Problem description:
Every line in the listing below from the one with "listed in model.json." through the one with "back, face up." is to be reproduced exactly, both ends included; leave out the rest.

------------------------------------------------------------

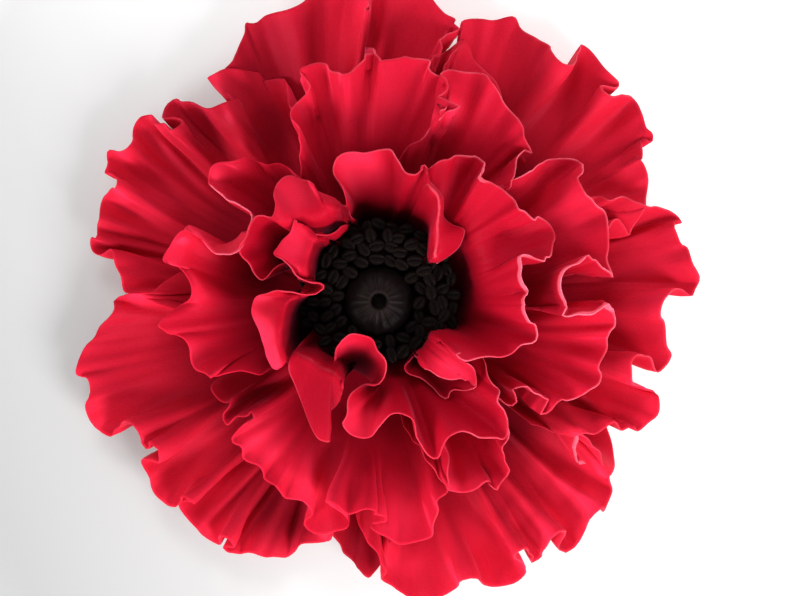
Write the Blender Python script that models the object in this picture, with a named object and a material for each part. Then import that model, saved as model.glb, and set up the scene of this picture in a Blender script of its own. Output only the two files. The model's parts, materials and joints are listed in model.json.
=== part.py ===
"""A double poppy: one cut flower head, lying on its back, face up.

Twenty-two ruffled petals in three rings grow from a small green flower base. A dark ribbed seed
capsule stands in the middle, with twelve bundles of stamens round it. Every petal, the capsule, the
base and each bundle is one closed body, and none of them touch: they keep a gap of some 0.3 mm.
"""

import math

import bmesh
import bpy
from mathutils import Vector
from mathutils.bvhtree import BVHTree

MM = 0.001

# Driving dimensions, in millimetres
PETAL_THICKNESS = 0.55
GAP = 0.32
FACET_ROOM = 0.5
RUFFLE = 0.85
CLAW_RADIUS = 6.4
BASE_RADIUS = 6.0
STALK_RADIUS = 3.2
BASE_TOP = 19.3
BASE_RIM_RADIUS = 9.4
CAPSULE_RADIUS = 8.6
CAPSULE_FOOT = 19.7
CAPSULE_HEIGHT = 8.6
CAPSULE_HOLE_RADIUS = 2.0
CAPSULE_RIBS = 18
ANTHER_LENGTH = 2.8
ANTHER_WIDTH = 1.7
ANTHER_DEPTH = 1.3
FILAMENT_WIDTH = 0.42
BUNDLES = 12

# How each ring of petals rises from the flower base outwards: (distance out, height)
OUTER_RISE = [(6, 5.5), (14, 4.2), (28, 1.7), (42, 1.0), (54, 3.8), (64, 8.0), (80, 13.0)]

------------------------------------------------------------

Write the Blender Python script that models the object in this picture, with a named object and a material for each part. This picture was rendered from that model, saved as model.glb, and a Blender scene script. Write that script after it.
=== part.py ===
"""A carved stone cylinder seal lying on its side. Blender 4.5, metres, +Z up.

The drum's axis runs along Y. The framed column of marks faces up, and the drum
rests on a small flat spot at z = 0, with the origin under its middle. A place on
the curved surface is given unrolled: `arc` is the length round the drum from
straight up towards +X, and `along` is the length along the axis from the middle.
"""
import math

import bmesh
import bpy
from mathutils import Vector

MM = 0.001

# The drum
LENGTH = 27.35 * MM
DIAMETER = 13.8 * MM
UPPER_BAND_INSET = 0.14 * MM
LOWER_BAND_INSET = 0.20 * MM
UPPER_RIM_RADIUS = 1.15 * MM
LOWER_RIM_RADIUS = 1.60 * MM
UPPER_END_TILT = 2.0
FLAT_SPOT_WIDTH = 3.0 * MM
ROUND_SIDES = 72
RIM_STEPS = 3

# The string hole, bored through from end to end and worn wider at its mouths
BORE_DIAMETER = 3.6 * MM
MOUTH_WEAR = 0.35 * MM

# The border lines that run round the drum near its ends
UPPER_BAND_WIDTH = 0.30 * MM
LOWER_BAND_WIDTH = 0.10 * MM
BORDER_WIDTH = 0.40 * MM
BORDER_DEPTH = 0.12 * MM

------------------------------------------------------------

Response to this exercise:
Write the Blender Python script that models the object in this picture, with a named object and a material for each part. Then import that model, saved as model.glb, and set up the scene of this picture in a Blender script of its own. Output only the two files. The model's parts, materials and joints are listed in model.json.
=== part.py ===
"""A double poppy: one cut flower head, lying on its back, face up.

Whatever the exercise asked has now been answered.